There should be some veteran options with high production potential, though. Golden Tate might be the biggest fish, even at age 30. He has several 1,000-yard seasons to his credit, is durable as heck and would step off the plane as the Raiders’ No. 1 receiver. His price will be high, but the contract length might not be that long.
Larry Fitzgerald seems like a player Gruden would simply love -- think of a post-49ers Jerry Rice in Silver and Black -- but Fitzgerald said this summer he’ll only play for the Cardinals.
The Raiders could use some funds on Donte Moncrief or Qunicy Enunwa, guys who could thrive with an accurate quarterback. Geronimo Allison is an intriguing young player, but he'll be a restricted free agent. It might not be worth overpaying to get him.
Draft: Unlike the free agent crop, the 2019 NFL draft class is loaded with quality receivers. There are so many good ones, value could be had outside the first round, where the Raiders could find a future No. 1 or a speed demon to stretch the field.
There’s some discrepancy among draft analysts about positional rankings, but Mississippi’s A.J. Brown often is considered the top talent.
The Raiders might be interested in N.C. State’s Kelvin Harmon, a tough receiver with quality hands and solid route running ability.
Stanford’s J.J. Arcega-Whiteside sounds like a Gruden-type receiver, a big-bodied player drawing Mike Evans comparisons.
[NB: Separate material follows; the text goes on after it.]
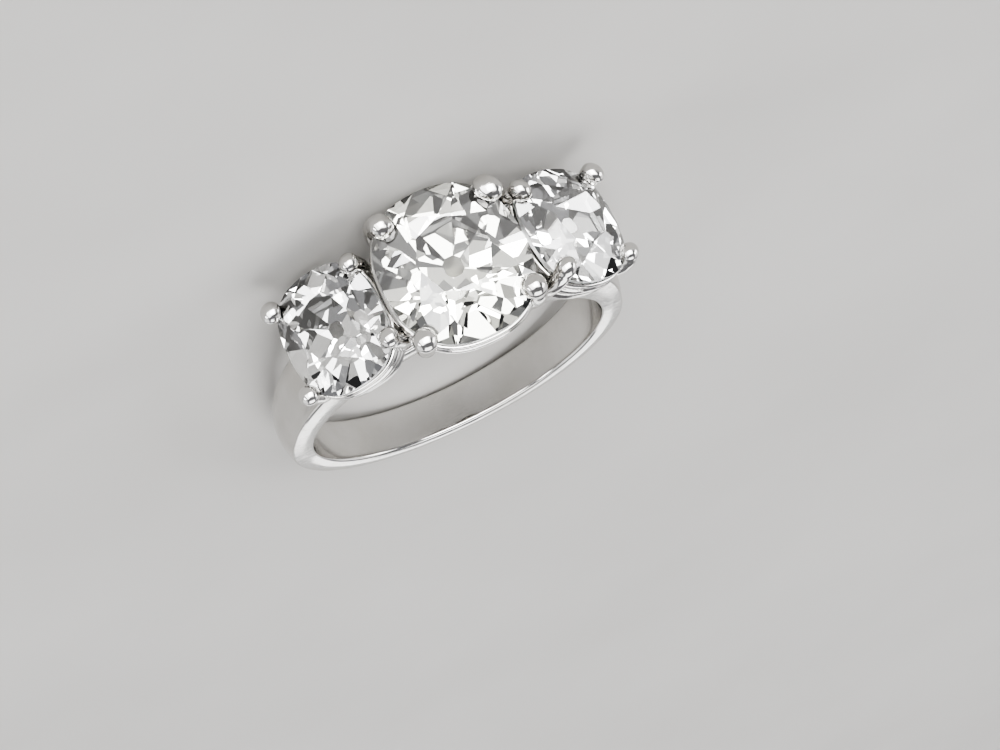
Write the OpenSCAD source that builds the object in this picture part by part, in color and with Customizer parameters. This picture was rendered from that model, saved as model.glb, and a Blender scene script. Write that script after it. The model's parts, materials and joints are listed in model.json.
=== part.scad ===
// A three-stone ring: three cushion-shaped old mine cut stones, each in a four-prong setting of its own,
// on a plain band. It lies on its side, on the edge of the middle setting and the back of the band.
// Millimetres, +Z up. The row of stones runs along X and the stones face -Y.
// Each setting is drawn with its girdle at height 0, its stone facing +Z, X along the row and Y along the finger.

/* [Band] */
// Inside diameter, a finger size
finger_d = 17; // [15:0.1:19]
// Wall at the back of the band
band_wall = 1.35; // [1.2:0.05:1.6]
// How much thicker the wall is under the stones
head_wall_more = 0.3; // [0:0.05:0.4]
// Width at the back of the band
back_w = 2.3; // [2:0.1:2.8]
// Width under the stones
head_w = 3.4; // [3:0.1:3.8]
// Rise of the rounded outside across the full width
dome_rise = 0.45; // [0.2:0.05:0.6]

/* [Row of stones] */
// Distance of the middle girdle from the finger's axis
center_reach = 14.2; // [14:0.1:15]
// Distance of the side girdles from the finger's axis
side_reach = 13.92; // [13.6:0.1:14.4]
// Turn of each side stone round the finger
side_turn = 28.2; // [27.8:0.2:31]

/* [Middle stone] */
// Width along the row
center_w = 7.7; // [7.2:0.1:7.8]
// Length along the finger
center_l = 8.48; // [7.8:0.1:8.8]
// Squareness of the outline, 2 is an ellipse
center_square = 2.4; // [2.1:0.1:3]
// Height of the crown above the girdle
center_crown = 1.38; // [1.1:0.05:1.6]
// Depth of the pavilion below the girdle
center_depth = 3.2; // [2.9:0.05:3.3]

/* [Side stones] */
// Width along the row
side_w = 5.64; // [5.2:0.1:5.8]
// Length along the finger
side_l = 6.56; // [6:0.1:7]
// Squareness of the outline, 2 is an ellipse
side_square = 2.6; // [2.1:0.1:3]
// Height of the crown above the girdle
side_crown = 1.05; // [0.9:0.05:1.2]
// Depth of the pavilion below the girdle
side_depth = 2.35; // [2.1:0.05:2.6]

/* [Cut of the stones] */
// Size of the table, as a share of the outline
table_share = 0.5; // [0.42:0.01:0.58]
// Size of the small flat at the point, as a share of the outline
culet_share = 0.13; // [0.06:0.01:0.16]
// Thickness of the girdle
girdle_t = 0.18; // [0.1:0.02:0.24]
// Width of the gap between stone and metal, as a share of the stone
seat_gap = 0.02; // [0.015:0.005:0.03]

/* [Settings] */
// Wire diameter of the middle prongs
center_wire = 1.1; // [0.9:0.05:1.2]
// Wire diameter of the side prongs
side_wire = 0.95; // [0.8:0.05:1.05]
// How much larger than the wire the prong's ball end is
ball_share = 1.2; // [1.1:0.02:1.25]
// Height of the ball's centre above the girdle
ball_rise = 0.58; // [0.5:0.02:0.7]
// Wall of the rails
rail_wall = 0.6; // [0.5:0.05:0.7]
// How far the upper rail stands out beyond the girdle
rail_proud = 0.1; // [0.05:0.01:0.12]
// Height of the upper rail
upper_rail_h = 0.85; // [0.6:0.05:1]
// Height of the lower rail
lower_rail_h = 0.6; // [0.5:0.05:0.8]

/* [Hidden] */
$fn = 96;
// Larger than anything that it cuts or is cut by
big = 60;
// A little extra, so that two shapes overlap and their faces do not coincide
over = 0.05;

// Band
bore_r = finger_d / 2;
band_r = bore_r + band_wall + head_wall_more / 2;
dome_r = (head_w * head_w / 4 + dome_rise * dome_rise) / (2 * dome_rise);
// The sides of the band lean towards each other from the stones to the back
side_lean = atan((head_w - back_w) / 2 / (2 * band_r));
// The shoulders rise out of the band near its widest points, towards the side settings
shoulder_r = 16;
shoulder_sink = 0.06;
// They end this far outside the middle of the side settings
shoulder_in = 0.3;

// Settings
upper_rail_top = -0.3;
// Depth of the lower rail's underside, as a share of the pavilion
lower_rail_drop = 0.8;
side_low = lower_rail_drop * side_depth;
// The prongs lean in from just outside the girdle down to the band
elbow_out = 0.2;
foot_share = 0.36;
// The ends of the prongs, as shares of the stone's half width and half length
// along the row, along the finger
center_prongs = [
    [0.66, -0.74],
    [-0.83, -0.65],
    [-0.78, 0.70],
    [0.82, 0.77]
];
left_prongs = [
    [0.87, -0.73],
    [-0.87, -0.71],
    [0.91, 0.73],
    [-0.92, 0.64]
];
right_prongs = [
    [0.82, -0.68],
    [-0.90, -0.71],
    [-0.79, 0.73],
    [0.71, 0.75]
];

// Facets: eight mains round the stone, with a pair of small facets between each two at the girdle
mains = 8;
main_step = 360 / mains;
// The mains start a little outside the girdle, so that they end there in a point
main_out = 1.02;
// How much steeper the girdle facets are than the mains, as shares of the mains' run
upper_half_run = 0.84;
lower_half_run = 0.9;
star_lean = 23;

// Where the ring touches the surface that it lies on
front_drop = center_l / 2 + rail_proud;
front_reach = center_reach + upper_rail_top - upper_rail_h;
back_drop = back_w / 2;
back_reach = band_r - head_wall_more / 2 - dome_r + sqrt(dome_r * dome_r - back_drop * back_drop);
rest_tilt = atan((front_drop - back_drop) / (front_reach + back_reach));
rest_lift = back_reach * sin(rest_tilt) + back_drop * cos(rest_tilt);
// The middle of the ring's footprint lies at Y 0
table_front = (center_reach + girdle_t / 2 + center_crown) * cos(rest_tilt)
    + table_share * center_l / 2 * sin(rest_tilt);
band_back = (band_r - head_wall_more / 2 - dome_r) * cos(rest_tilt) + dome_r;
rest_shift = (table_front - band_back) / 2;

// Distance of the girdle's tangent from the stone's axis, in the direction of an angle
function reach(w, l, p, turn) =
    let (q = p / (p - 1))
    pow(pow(abs(w / 2 * cos(turn)), q) + pow(abs(l / 2 * sin(turn)), q), 1 / q);

// Point of the girdle's outline towards a point given in shares of the half width and half length
function rim(share, w, l, p) =
    let (k = pow(pow(abs(share[0]), p) + pow(abs(share[1]), p), -1 / p))
    [k * share[0] * w / 2, k * share[1] * l / 2];

// Point of the girdle's outline at an angle
function outline_point(w, l, p, turn) = rim([cos(turn), sin(turn)], w, l, p);

// Point moved outwards along its own direction
function outwards(point, by) = point * (1 + by / norm(point));

// Lays the ring on its side
module at_rest() {
    translate([0, rest_shift, rest_lift]) rotate([-rest_tilt, 0, 0]) children();
}

// Puts a setting or stone at its place in the row
module in_row(turn, distance) {
    rotate([0, 0, turn]) translate([0, -distance, 0]) rotate([90, 0, 0]) children();
}

// The half of space under a plane that leans outwards at an angle and goes through a point
module below_plane(turn, lean, out, height) {
    rotate([0, 0, turn])
        translate([out, 0, height])
            rotate([0, lean, 0])
                translate([-big / 2, -big / 2, -big]) cube(big);
}

// One flat facet, from a distance at the girdle up to a distance at the top
module facet(turn, girdle_out, top_out, rise) {
    below_plane(turn, atan(rise / (girdle_out - top_out)), girdle_out, 0);
}

// The mains and girdle facets of one side of a stone
module facets(w, l, p, rise, top_share, half_run) {
    intersection_for (i = [0 : mains - 1]) {
        turn = i * main_step;
        out = reach(w, l, p, turn);
        intersection() {
            facet(turn, out * main_out, out * top_share, rise);
            intersection_for (side = [-1, 1]) {
                half_turn = turn + side * main_step / 4;
                half_out = reach(w, l, p, half_turn);
                facet(half_turn, half_out, half_out * (1 - (1 - top_share) * half_run), rise);
            }
        }
    }
}

// The facets between the table and the mains
module stars(w, l, p, rise) {
    intersection_for (i = [0 : mains - 1]) {
        turn = (i + 0.5) * main_step;
        near = reach(w, l, p, turn - main_step / 2);
        far = reach(w, l, p, turn + main_step / 2);
        below_plane(turn, star_lean, (near + far) / 2 * table_share * cos(main_step / 2), rise);
    }
}

// A cushion-shaped old mine cut, with its girdle at height 0
module stone(w, l, p, crown, depth) {
    intersection() {
        translate([0, 0, -girdle_t / 2 - depth])
            linear_extrude(girdle_t + crown + depth)
                polygon([for (i = [0 : 31]) outline_point(w, l, p, (i + 0.5) * 360 / 32)]);
        translate([0, 0, girdle_t / 2]) {
            intersection() {
                facets(w, l, p, crown, table_share, upper_half_run);
                stars(w, l, p, crown);
            }
        }
        translate([0, 0, -girdle_t / 2])
            mirror([0, 0, 1]) facets(w, l, p, depth, culet_share, lower_half_run);
    }
}

module center_cut() {
    stone(center_w, center_l, center_square, center_crown, center_depth);
}

module side_cut() {
    stone(side_w, side_l, side_square, side_crown, side_depth);
}

// A cushion outline in eight arcs: four long sides and four round corners
module cushion(half_w, half_l, p) {
    side_arc = 1.6;
    corner = 1.01 * pow(2, -1 / p) * norm([half_w, half_l]);
    intersection() {
        circle(corner);
        translate([half_w - side_arc * half_w, 0]) circle(side_arc * half_w);
        translate([side_arc * half_w - half_w, 0]) circle(side_arc * half_w);
        translate([0, half_l - side_arc * half_l]) circle(side_arc * half_l);
        translate([0, side_arc * half_l - half_l]) circle(side_arc * half_l);
    }
}

// A flat-walled loop of metal that follows the stone's outline
module rail(half_w, half_l, p, top, height) {
    translate([0, 0, top - height])
        linear_extrude(height)
            difference() {
                cushion(half_w, half_l, p);
                cushion(half_w - rail_wall, half_l - rail_wall, p);
            }
}

// A round bar between two points
module bar(from, to, d) {
    run = to - from;
    translate(from)
        rotate([0, acos(run[2] / norm(run)), atan2(run[1], run[0])])
            cylinder(d = d, h = norm(run));
}

// A prong from the band up past the girdle, bent over the crown and rounded to a ball
module prong(share, w, l, p, wire, drop) {
    edge = rim(share, w, l, p);
    foot = [edge[0] * foot_share, edge[1] * foot_share, -drop];
    elbow_at = outwards(edge, elbow_out);
    elbow = [elbow_at[0], elbow_at[1], -girdle_t / 2];
    end = [share[0] * w / 2, share[1] * l / 2, ball_rise];
    bar(foot, elbow, wire);
    translate(elbow) sphere(d = wire * 1.03);
    bar(elbow, end, wire);
    translate(end) sphere(d = wire * ball_share);
}

// The rails and prongs of one setting; the prongs end inside the band
module setting(w, l, p, depth, prongs, wire, distance) {
    drop = distance - band_r + head_wall_more / 2;
    rail(w / 2 + rail_proud, l / 2 + rail_proud, p, upper_rail_top, upper_rail_h);
    low = lower_rail_drop * depth;
    // The lower rail runs through the prongs' middles at its own depth
    size = 1 - (1 - foot_share) * (low - lower_rail_h / 2) / drop;
    rail(
        size * w / 2 + rail_wall / 2,
        size * l / 2 + rail_wall / 2,
        p,
        -low + lower_rail_h,
        lower_rail_h
    );
    for (share = prongs) prong(share, w, l, p, wire, drop);
}

// A ring with a rounded outside, closed towards the finger only by what is cut from it later
module domed_ring(outer_r) {
    rotate_extrude($fn = 180)
        intersection() {
            translate([outer_r - dome_r, 0]) circle(dome_r);
            translate([outer_r - dome_r, -head_w / 2]) square([dome_r + over, head_w]);
        }
}

// The rise of the band under the outer half of a side setting
module shoulder(side) {
    intersection() {
        translate([side * (band_r - shoulder_r - shoulder_sink), -head_wall_more / 2, 0])
            domed_ring(shoulder_r);
        translate([-big / 2, -big - head_wall_more / 2, -big / 2]) cube(big);
        in_row(side * side_turn, side_reach)
            translate([side > 0 ? shoulder_in : -big - shoulder_in, -big / 2, -big + over - side_low])
                cube(big);
    }
}

// The half of space on the inner side of one flat side of the band
module inside_face(side) {
    translate([0, -band_r, side * head_w / 2])
        rotate([-side * side_lean, 0, 0])
            translate([-big / 2, -big / 2, side > 0 ? -big : 0]) cube(big);
}

module band() {
    intersection() {
        union() {
            translate([0, -head_wall_more / 2, 0]) domed_ring(band_r);
            shoulder(1);
            shoulder(-1);
        }
        inside_face(1);
        inside_face(-1);
    }
}

module ring_mount() {
    color("gainsboro")
        at_rest()
            difference() {
                union() {
                    band();
                    in_row(0, center_reach)
                        setting(center_w, center_l, center_square, center_depth, center_prongs, center_wire,
                            center_reach);
                    in_row(side_turn, side_reach)
                        setting(side_w, side_l, side_square, side_depth, left_prongs, side_wire, side_reach);
                    in_row(-side_turn, side_reach)
                        setting(side_w, side_l, side_square, side_depth, right_prongs, side_wire, side_reach);
                }
                cylinder(r = bore_r, h = big, center = true, $fn = 180);
                in_row(0, center_reach) scale(1 + seat_gap) center_cut();
                in_row(side_turn, side_reach) scale(1 + seat_gap) side_cut();
                in_row(-side_turn, side_reach) scale(1 + seat_gap) side_cut();
            }
}

module center_stone() {
    color("ivory") at_rest() in_row(0, center_reach) center_cut();
}

module left_stone() {
    color("aliceblue") at_rest() in_row(side_turn, side_reach) side_cut();
}

module right_stone() {
    color("aliceblue") at_rest() in_row(-side_turn, side_reach) side_cut();
}

ring_mount();
center_stone();
left_stone();
right_stone();
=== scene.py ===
import json
import math
import random

import bmesh
import bpy
import numpy as np
from mathutils import Matrix, Vector


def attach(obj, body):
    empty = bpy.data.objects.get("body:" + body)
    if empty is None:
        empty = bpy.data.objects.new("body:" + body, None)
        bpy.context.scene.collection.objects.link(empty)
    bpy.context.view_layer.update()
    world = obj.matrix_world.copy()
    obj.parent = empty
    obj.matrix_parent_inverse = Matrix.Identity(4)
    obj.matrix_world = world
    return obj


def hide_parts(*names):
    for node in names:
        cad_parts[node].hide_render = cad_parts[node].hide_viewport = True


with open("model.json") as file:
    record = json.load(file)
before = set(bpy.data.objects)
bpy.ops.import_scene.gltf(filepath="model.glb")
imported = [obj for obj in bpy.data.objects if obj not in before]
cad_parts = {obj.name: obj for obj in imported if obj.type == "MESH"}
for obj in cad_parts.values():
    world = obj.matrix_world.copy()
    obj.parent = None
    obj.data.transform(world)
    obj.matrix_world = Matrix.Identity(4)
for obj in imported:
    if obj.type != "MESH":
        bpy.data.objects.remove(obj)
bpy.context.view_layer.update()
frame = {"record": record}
print("frame loaded")

mm = 0.001  # the ring's own sizes are given in millimetres, and Blender works in metres

# the ring lies on its side: its own axes come from the finger bore that the frame states
bore = next(m for m in frame["record"]["mounts"] if m["name"] == "finger_bore")
fingerAxis = Vector(bore["axis"]).normalized()
rowAxis = Vector((1, 0, 0))
ringTurn = Matrix((rowAxis, fingerAxis.cross(rowAxis), fingerAxis)).transposed()
ringPlace = Matrix.Translation(Vector(bore["pos_m"])) @ ringTurn.to_4x4()

row = {
    "centerReach": 14.2,  # distance of the middle girdle from the finger's axis
    "sideReach": 13.92,
    "sideTurn": 28.2,  # degrees round the finger
}
spots = {  # each stone's turn round the finger, and its distance from the axis
    "center": (0, row["centerReach"]),
    "left": (row["sideTurn"], row["sideReach"]),
    "right": (-row["sideTurn"], row["sideReach"]),
}


def stonePlace(turn, reach):
    return (
        ringPlace
        @ Matrix.Rotation(math.radians(turn), 4, "Z")
        @ Matrix.Translation((0, -reach * mm, 0))
        @ Matrix.Rotation(math.radians(90), 4, "X")
    )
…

Oklahoma’s Marquise Brown isn’t very big, but is a speed demon who can stretch the field and make dynamic plays. Opinions vary on N’Keal Harry, but he’s a big, reliable target who could be worth a high pick.
Bottom line: If the Raiders let most of their current receivers go as expected, they’ll need to retool the group with diverse skill sets to help Derek Carr move the chains and the ball downfield. They should sign a veteran, even if they keep Nelson, and draft one or two to improve a group that has fallen on hard times.